Defending champion K.J. Choi's winning 72-hole score was 9-under 271 in the inaugural 2007 event at the Bethesda course. But unless someone can figure a way to firm up the soggy greens and add another two inches to the primary rough overnight, the remaining 83 players in the field who made the cut of 3-over 143 should continue going lower into the sub-par red numbers over the next two days. Sixty-one players posted even or under-par second rounds.
That's precisely what Pernice, a 48-year-old veteran who joined the PGA Tour in 1986, was doing in his round of 63, the lowest score in Woods's signature event in the six rounds played here over the last two seasons. Matt Gogel had an 8-under 63 in the first round of the 2005 Booz Allen Classic on a Blue Course that played to a par of 71, one more stroke than the current par-70 configuration.
"The wind is not blowing and the greens are pretty soft, so you're going to see some good rounds today," Pernice said after finishing early in the afternoon, about three hours before play was suspended. "Yesterday was pretty difficult.

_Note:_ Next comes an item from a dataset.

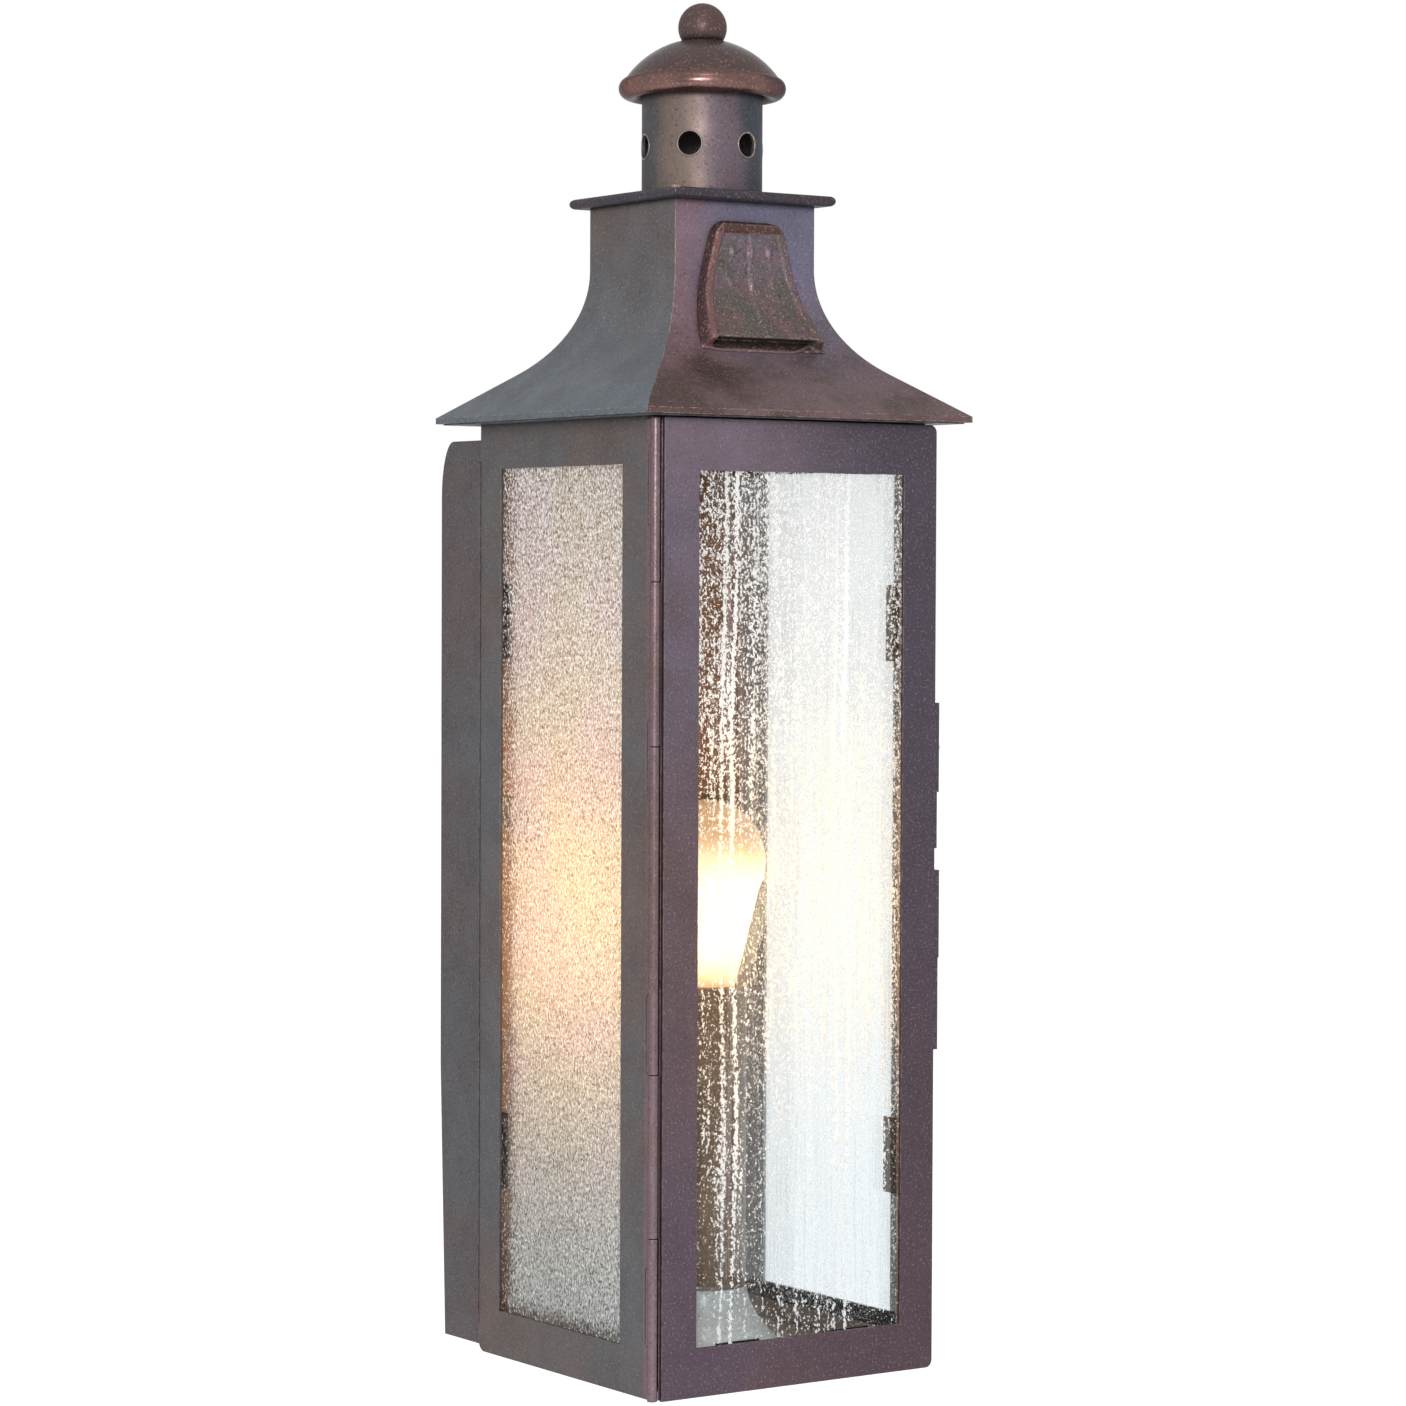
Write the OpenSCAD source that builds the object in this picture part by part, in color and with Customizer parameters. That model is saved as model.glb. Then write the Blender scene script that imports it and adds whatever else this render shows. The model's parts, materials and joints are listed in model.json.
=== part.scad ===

The greens got crunchy and got firm and not as smooth. But today with the moisture in the air and the rain, they're going to be pretty nice all day."
Pernice had eight birdies -- four with putts of three feet or less -- and a bogey, despite a bad left hip that has plagued him since he showed up Tuesday for the practice rounds.
Overton, a 25-year-old native of Evansville, Ind., began the week by discovering his missing golf game in a British Open qualifier Monday at TPC Michigan in the Detroit suburbs. After not making the cut in six of his last seven PGA Tour events, Overton shot 14-under 130 over 36 holes to qualify for his first British Open appearance, then continued his torrid play at Congressional with his first two rounds in the 60s since late April.
"I've been working real hard on the golf swing and hitting the ball just a little bit further, especially with the irons," Overton said. "I've hit a lot of great shots the last few weeks, [but] it's been frustrating lipping out a lot of putts. At the British Open qualifier, I shot 9 under in the first round . . . saw the ball go in the hole a few times and it opens the floodgates mentally. . . . Something just clicked there."
The clicking continued in a second round that included four birdie putts inside 10 feet and a 40-footer at the 489-yard 11th hole. Overton is tied for second in the field in reaching greens in regulation, missing only seven. Over two days, he's had 10 birdies and one bogey, and needed only 27 putts yesterday.
Overton is one of the longer hitters on tour and said that may stem from learning how to play golf on the 6,300-yard Fendrich municipal course back home in Evansville.
"I really learned how to use my wedges and the putter," he said, "because I always tried to hit every green" off the tee.
The son of two schoolteachers, he said his father, Ron, persuaded him to give up other sports and focus on golf after he took up the game in junior high school. By his sophomore year of high school, he finished second in the state championship, and golf became his sport of choice, even if he often sneaked out to play pickup basketball at night with his friends after telling his parents he was heading to the gym to work out.
Overton played college golf at Indiana University and likes to laugh that he really got his start in the game in the womb. He said his mother, Sharon, still a fifth-grade teacher, won a nine-hole city championship while she was pregnant.
"She had the biggest trophy in the house until I finally won my first one in college," he said. "We haven't quite been able to do the math on it. I think she shot 50."